Instructions for the task: Report how many lines of the listing below include the word "with". Give nothing but the number.

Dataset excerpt
--------------------

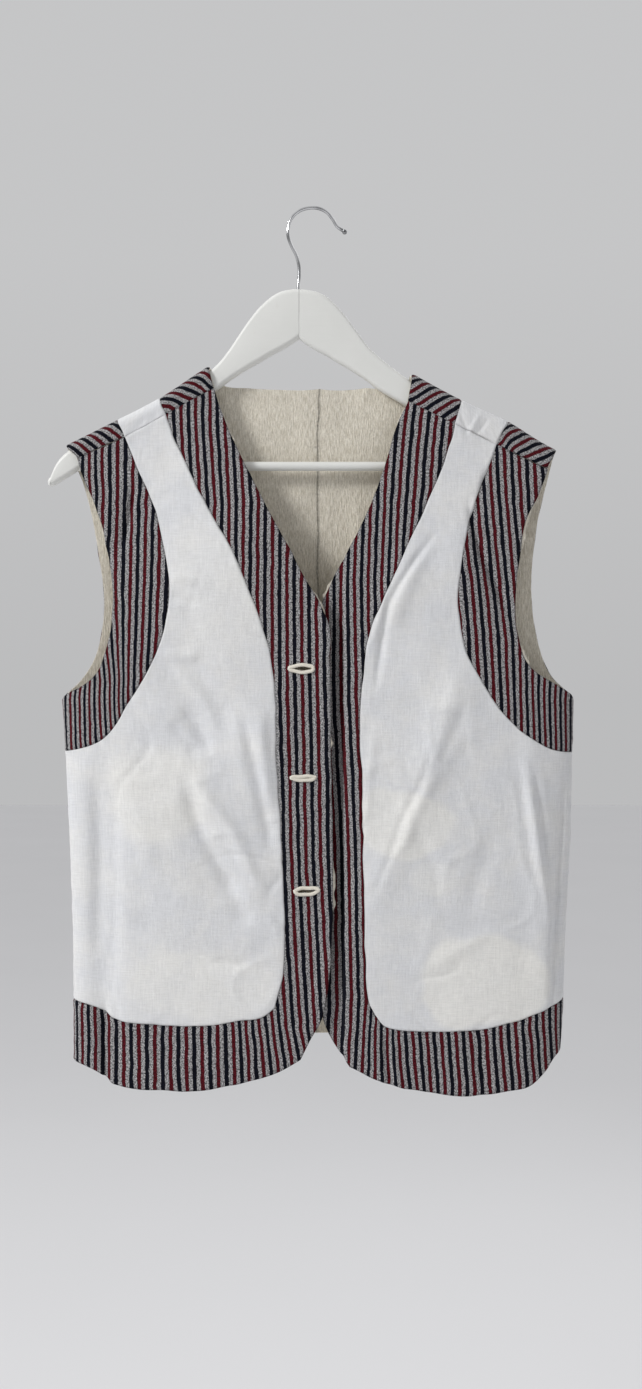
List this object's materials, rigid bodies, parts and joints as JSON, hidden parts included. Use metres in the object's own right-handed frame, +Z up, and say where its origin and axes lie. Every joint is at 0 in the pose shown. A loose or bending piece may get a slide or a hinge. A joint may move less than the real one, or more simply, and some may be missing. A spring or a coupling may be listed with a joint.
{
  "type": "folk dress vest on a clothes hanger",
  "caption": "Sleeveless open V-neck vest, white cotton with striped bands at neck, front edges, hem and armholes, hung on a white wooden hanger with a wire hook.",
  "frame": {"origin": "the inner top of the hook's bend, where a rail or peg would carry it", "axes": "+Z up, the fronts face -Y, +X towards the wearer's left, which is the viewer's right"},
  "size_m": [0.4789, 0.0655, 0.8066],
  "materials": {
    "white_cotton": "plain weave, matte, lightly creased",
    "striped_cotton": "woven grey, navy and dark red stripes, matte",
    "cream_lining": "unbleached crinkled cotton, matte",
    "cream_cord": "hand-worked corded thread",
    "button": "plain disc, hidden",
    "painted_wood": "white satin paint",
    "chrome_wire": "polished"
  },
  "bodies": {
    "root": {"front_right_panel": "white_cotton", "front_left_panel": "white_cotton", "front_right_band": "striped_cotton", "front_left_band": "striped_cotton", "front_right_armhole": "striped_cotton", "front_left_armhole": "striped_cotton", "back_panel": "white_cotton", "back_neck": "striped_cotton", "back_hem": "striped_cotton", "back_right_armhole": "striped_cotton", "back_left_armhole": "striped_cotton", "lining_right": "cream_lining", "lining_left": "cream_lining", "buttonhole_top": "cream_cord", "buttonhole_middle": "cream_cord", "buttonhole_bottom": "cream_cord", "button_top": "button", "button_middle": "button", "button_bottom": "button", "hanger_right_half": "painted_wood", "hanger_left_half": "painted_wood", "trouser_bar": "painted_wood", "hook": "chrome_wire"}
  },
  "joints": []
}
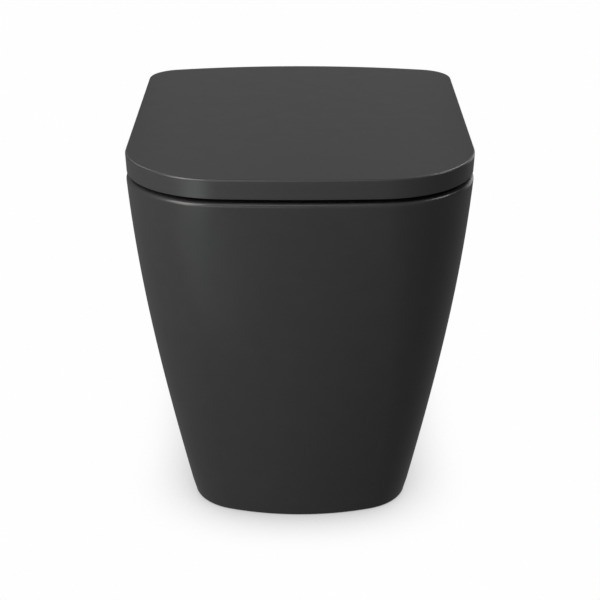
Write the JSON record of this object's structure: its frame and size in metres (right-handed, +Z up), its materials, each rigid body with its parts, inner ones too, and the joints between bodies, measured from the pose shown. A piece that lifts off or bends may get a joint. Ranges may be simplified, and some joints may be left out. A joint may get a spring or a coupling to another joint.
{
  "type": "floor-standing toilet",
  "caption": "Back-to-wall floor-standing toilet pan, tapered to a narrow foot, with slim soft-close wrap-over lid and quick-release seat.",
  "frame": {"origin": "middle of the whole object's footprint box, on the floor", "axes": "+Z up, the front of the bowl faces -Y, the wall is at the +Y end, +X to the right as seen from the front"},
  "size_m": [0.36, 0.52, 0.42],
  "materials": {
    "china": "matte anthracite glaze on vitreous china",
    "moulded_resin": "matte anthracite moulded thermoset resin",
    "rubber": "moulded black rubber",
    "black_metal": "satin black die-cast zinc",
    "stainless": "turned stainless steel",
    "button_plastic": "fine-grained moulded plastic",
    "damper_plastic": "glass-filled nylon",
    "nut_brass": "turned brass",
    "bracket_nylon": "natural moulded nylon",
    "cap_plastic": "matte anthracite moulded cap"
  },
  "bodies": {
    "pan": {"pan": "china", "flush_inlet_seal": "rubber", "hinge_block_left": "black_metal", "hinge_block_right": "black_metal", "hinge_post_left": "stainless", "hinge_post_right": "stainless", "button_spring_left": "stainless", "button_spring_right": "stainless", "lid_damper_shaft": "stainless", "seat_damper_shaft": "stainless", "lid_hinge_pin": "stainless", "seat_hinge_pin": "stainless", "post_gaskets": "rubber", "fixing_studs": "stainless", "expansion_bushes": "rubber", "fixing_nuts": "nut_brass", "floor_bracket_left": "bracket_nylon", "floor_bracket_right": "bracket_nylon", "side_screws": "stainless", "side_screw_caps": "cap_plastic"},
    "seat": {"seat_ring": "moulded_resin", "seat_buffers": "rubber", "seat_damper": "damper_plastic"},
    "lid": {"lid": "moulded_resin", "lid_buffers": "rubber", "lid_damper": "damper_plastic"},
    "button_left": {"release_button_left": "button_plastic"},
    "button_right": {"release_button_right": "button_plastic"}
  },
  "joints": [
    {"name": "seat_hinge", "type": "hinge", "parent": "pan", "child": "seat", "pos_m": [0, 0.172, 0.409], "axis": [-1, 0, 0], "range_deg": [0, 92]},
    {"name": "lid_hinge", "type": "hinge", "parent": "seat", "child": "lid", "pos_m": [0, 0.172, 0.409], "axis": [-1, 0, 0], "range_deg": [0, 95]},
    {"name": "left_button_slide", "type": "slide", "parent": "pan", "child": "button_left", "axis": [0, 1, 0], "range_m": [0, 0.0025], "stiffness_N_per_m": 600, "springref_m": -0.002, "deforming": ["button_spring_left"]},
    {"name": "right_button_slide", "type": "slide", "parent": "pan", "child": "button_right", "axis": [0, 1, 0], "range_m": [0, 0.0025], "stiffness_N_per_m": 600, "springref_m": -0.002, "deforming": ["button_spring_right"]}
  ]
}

--------------------

Finished exercise: 4